If this is a genuine bug fix and you don't create a test case - how can you be sure the fix will stay? It may disappear in a merge or a rebase, manually or automatically. Or in a refactoring that "looks fine, all tests pass". If you can create a test case - please, do.
It is tested by federated.federated_partition test case. Why do we have to extract this side-fix to a separate commit? Looks anyway as a bureaucracy to me. The main bug is critical, the test case tests both bugs nicely. If the partitioning code is refactored, the test case still tests that side-fix.
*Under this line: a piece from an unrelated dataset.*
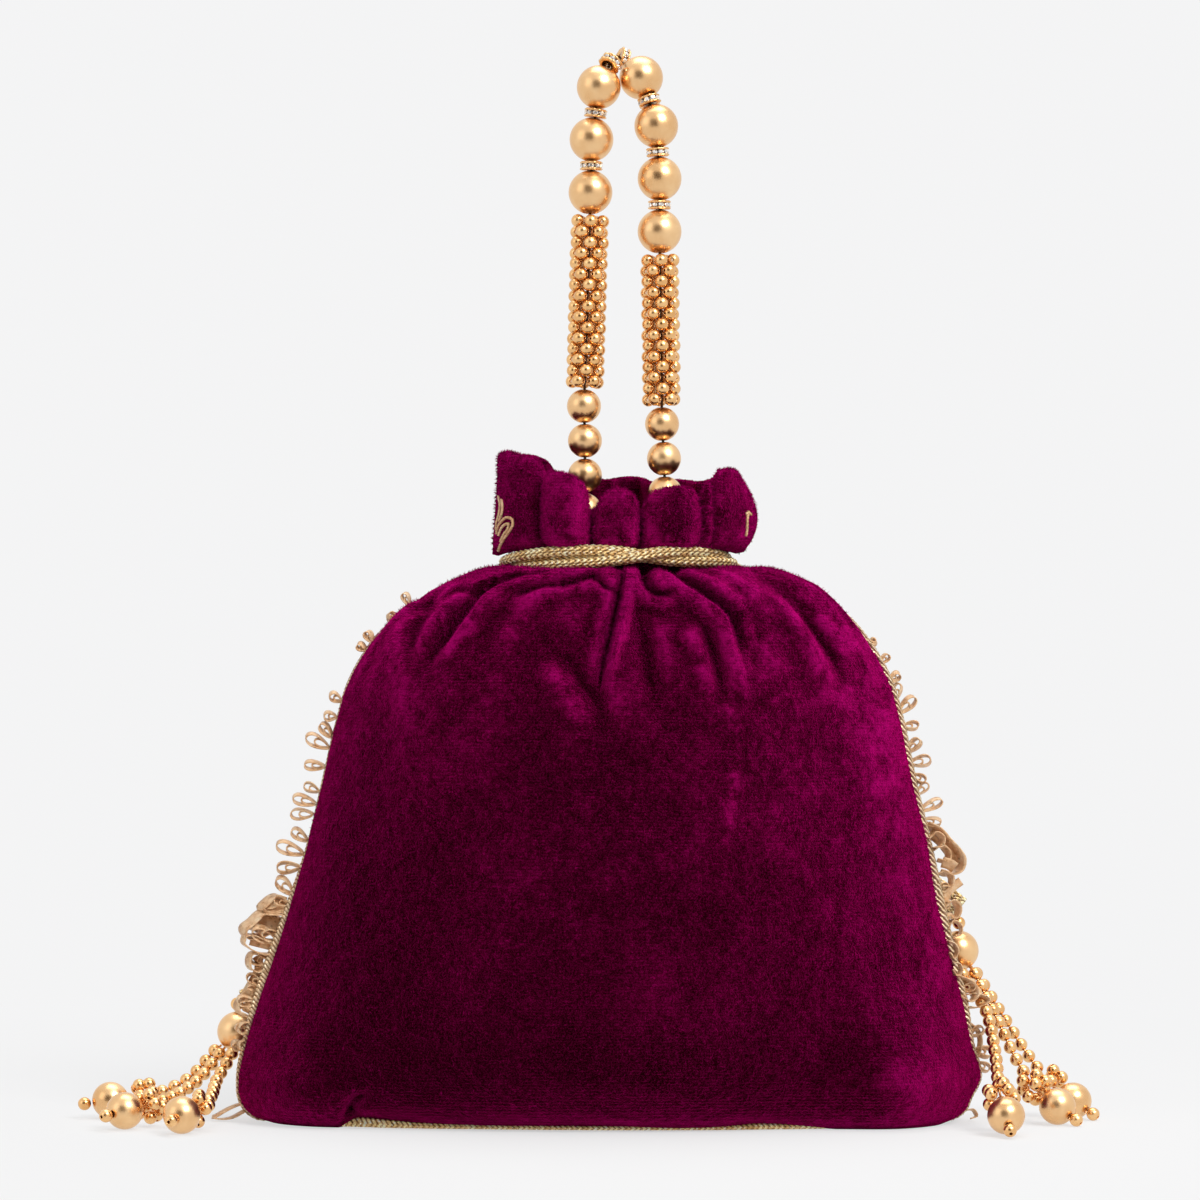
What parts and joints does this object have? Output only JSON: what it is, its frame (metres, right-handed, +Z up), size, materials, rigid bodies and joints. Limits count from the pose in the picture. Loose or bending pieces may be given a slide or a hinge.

Field_blob::store_length(copy_length); bmove(ptr+packlength,(uchar*) &tmp,sizeof(char*));
diff --git a/sql/ha_partition.cc b/sql/ha_partition.cc index 9d82df0235c7..7c658082d397 100644 --- a/sql/ha_partition.cc +++ b/sql/ha_partition.cc @@ -5125,14 +5128,14 @@ bool ha_partition::init_record_priority_queue() uint alloc_len; uint used_parts= bitmap_bits_set(&m_part_info->read_partitions); /* Allocate record buffer for each used partition. */ - m_priority_queue_rec_len= m_rec_length + PARTITION_BYTES_IN_POS; + m_priority_queue_rec_len= m_rec_length + ORDERED_REC_OFFSET; if (!m_using_extended_keys) m_priority_queue_rec_len += m_file[0]->ref_length; alloc_len= used_parts * m_priority_queue_rec_len; /* Allocate a key for temporary use when setting up the scan. */ alloc_len+= table_share->max_key_length;
- if (!(m_ordered_rec_buffer= (uchar*)my_malloc(alloc_len, MYF(MY_WME)))) + if (!(m_ordered_rec_buffer= (uchar*) alloc_root(&m_ordered_root, alloc_len)))
I don't see why you need a memroot here. memroot is needed when you allocate later at difeerent points in time some initially unpredictable amount of memory that has the same lifetime and needs to be freed all at once.
I know... This is just another convenient way of allocation with presumably minimized number of mallocs (probably pre_alloc_size should be tweaked to a better value).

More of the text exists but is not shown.